The AS-R will be available to ship immediately as a complete bike with SRAM’s X01 Build Kit with an MSRP of $5799, or $8099 with an Enve M50 wheelset. Complete AS-Rc’s will weigh as light as 22.3 lbs. It will also be available with a SRAM XX1 Build Kit with an Enve M50 wheelset for $9999.





Build Kits

build kits



# Comments

  • Jeff Barber

    Pretty cool to see smaller wheels on the smaller bikes. Seems like the engineering and design would be a PITA (basically, two designs for one bike) but it’s probably the right thing to do.

    • Greg Heil

      It would be interesting to talk to Yeti about this and see how difficult it actually is. Most companies have to change their bike frame pretty dramatically from frame size to frame size, so I wonder if there’s more or less change with the different wheel sizes? But of course, they’d have to spec more stock parts, etc.

    • John Fisch

      Yeti actually started this last year with it’s ARC carbon racing hardtail. Since they’re now doing it with the AS-Rc, it stands to reason it’s working well for them. It certainly makes sense to me, especially since shorter riders aren’t comfortable on tall bikes.

  • jkldouglas

    The bike looks great, however I see a trend developing at Yeti. The last two bikes introduced, SB5c and AS-Rc, have had very high “base” builds. It seems like they are positioning themselves as a “high end” or “premium” bike brand. Focusing more on the high end of the market than high volume bikes. They could always develop aluminum versions of the bikes in the future, but per previous coments about the SB5c that doesn’t seem to likely.

    I am also surprised at the price of this bike. I understand that to get a light carbon frame it costs a descent amount of money. However, at the end of the day this is a single pivot carbon bike. I would have expected the price to be a little lower since there aren’t a lot of linkages and pivots like what is on the SB5c.

    • Greg Heil

      Well, it IS a good bit lower than the SB5c that you’re comparing it to: the “base” X01 build on the AS-Rc is $700 cheaper than the “base” X01 SB5c build.
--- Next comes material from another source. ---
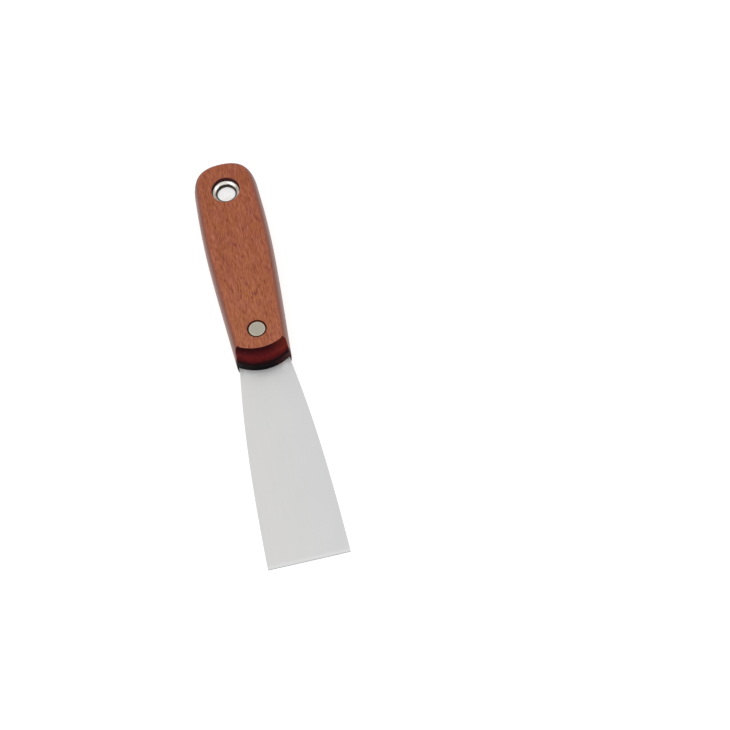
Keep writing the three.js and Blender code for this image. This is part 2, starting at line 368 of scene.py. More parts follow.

I don’t think you can expect a few linkage changes to knock off more than $700… in fact, I’m personally surprised that it’s even THAT much cheaper.

    • jkldouglas

      That is a fair point about the linkages not costing that much. When you look at an Epic with a similiar build kit it costs about the same.
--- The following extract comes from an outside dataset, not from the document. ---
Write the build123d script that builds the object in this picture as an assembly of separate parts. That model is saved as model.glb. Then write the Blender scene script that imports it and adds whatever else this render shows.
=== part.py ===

      That does, however, support my assesment that Yeti seems to be moving upmarket. I realize that they are a small company, but so is Niner and they have carbon bikes with lower build kits that lower the price to offer something to most budgets. I am not angry at them or anything for doing this, I just think it is an interesting move considering companies like Niner and Santa Cruz, within the last year and a half, have done the opposite and introduced different carbon layups to drive the price of their bikes down to cover a larger range of budgets.

    • Greg Heil

      Yep it’s definitely a conscious market move on their part. More and more I see Yeti lining up with companies like Ibis in the boutique brand category

    • gar29

      An aluminum frame option would be nice! I’d love the full carbon bike, but they are pricey!

    • John Fisch

      I think that’s why they keep the ol’ 575 around–it fills the more affordable notch at the bottom end of their line.